- **WHAT THIS TASK INVOLVES**
Pull out every line in the data that has the string "joints" in it.

- **DATASET CONTENT**
>>>>
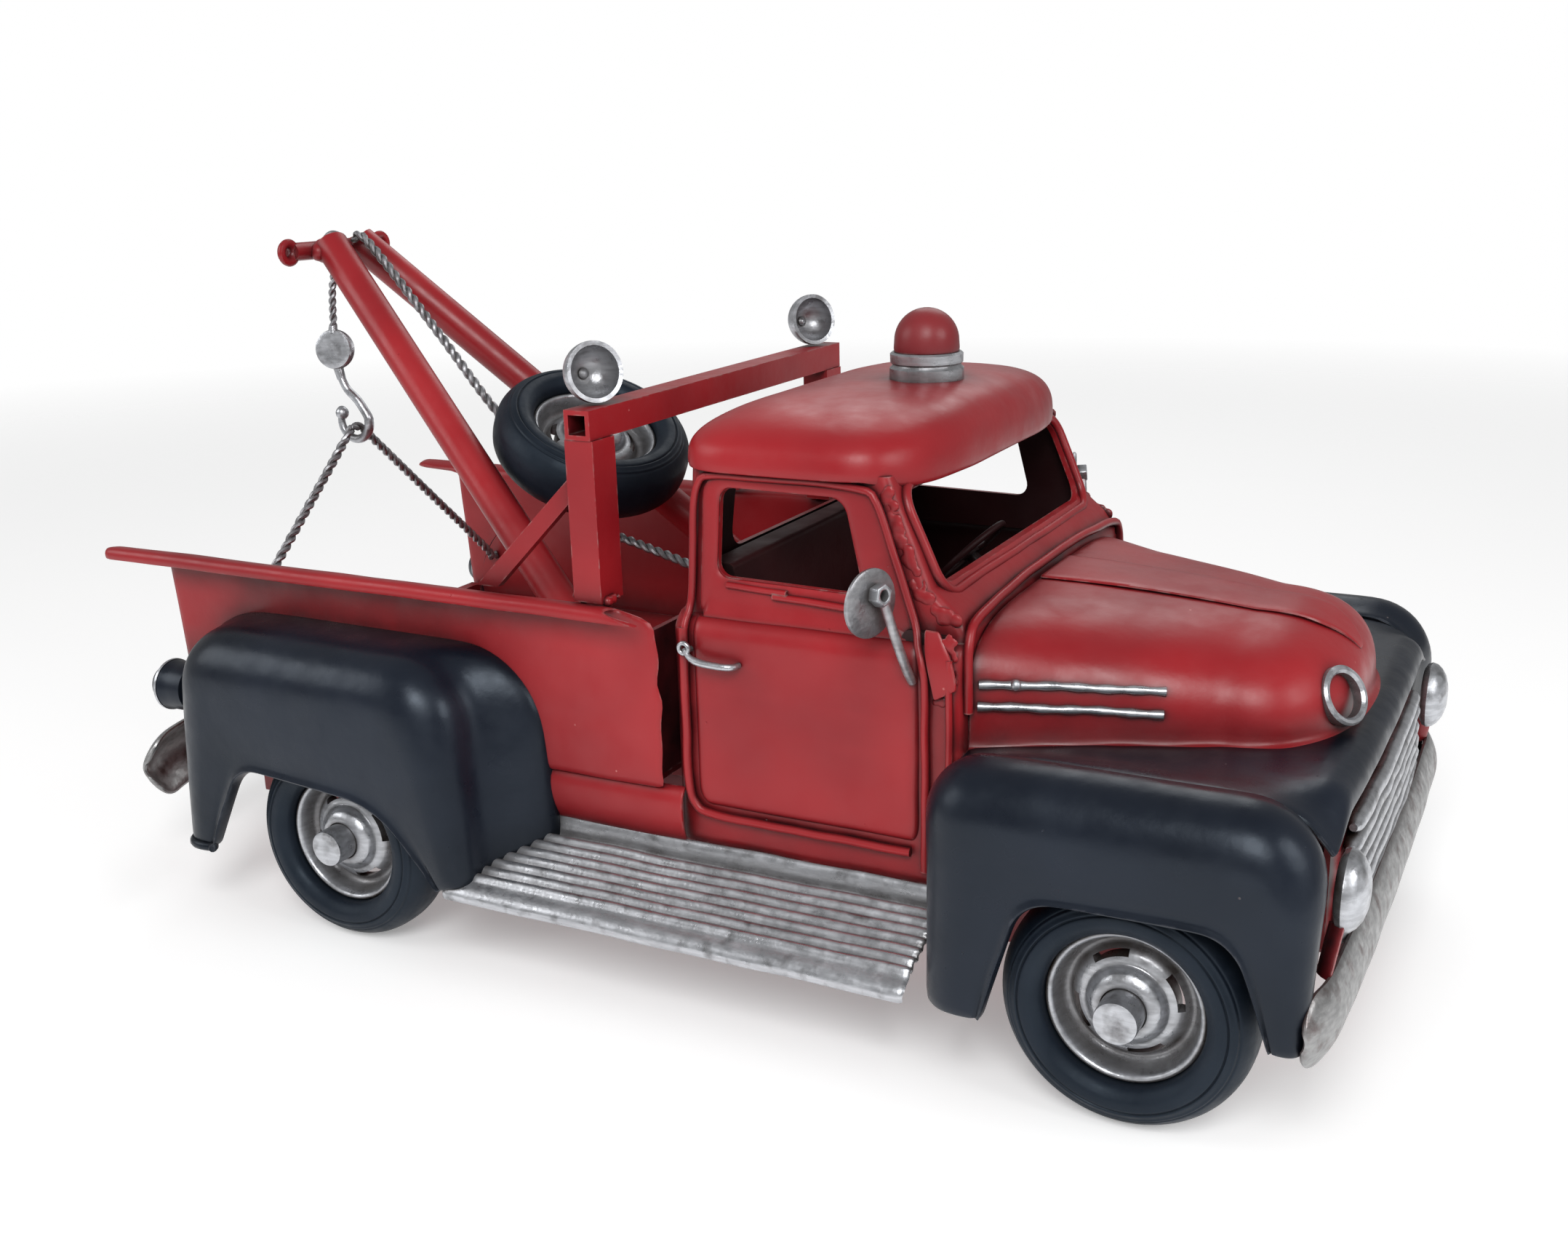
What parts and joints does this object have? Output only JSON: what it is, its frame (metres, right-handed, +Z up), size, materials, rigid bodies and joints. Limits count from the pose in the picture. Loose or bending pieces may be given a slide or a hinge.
<<<<
>>>>
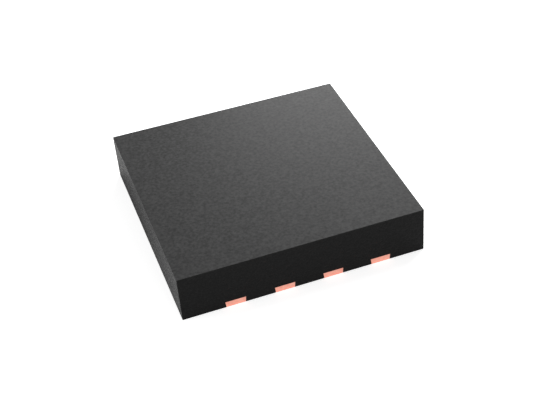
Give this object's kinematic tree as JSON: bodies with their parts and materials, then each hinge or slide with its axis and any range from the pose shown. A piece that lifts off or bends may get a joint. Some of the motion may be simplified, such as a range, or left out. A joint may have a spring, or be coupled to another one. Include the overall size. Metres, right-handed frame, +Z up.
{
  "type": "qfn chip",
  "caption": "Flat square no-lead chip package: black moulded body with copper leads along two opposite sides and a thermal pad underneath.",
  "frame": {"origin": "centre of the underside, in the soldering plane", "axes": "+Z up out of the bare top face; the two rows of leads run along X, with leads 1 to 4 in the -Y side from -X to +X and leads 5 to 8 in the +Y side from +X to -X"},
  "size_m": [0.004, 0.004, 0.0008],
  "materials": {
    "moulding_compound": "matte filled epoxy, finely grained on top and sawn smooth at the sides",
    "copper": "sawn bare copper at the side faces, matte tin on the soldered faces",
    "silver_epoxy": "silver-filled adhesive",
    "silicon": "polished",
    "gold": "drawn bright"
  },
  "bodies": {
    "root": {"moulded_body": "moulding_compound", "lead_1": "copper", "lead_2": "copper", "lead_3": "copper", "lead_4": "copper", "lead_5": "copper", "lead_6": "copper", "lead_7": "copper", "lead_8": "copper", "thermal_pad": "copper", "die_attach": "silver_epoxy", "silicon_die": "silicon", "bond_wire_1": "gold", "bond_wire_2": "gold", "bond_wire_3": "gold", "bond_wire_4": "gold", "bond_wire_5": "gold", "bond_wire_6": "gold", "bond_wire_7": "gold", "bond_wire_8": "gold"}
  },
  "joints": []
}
<<<<
- **EXERCISE RESULT**
What parts and joints does this object have? Output only JSON: what it is, its frame (metres, right-handed, +Z up), size, materials, rigid bodies and joints. Limits count from the pose in the picture. Loose or bending pieces may be given a slide or a hinge.
  "joints": []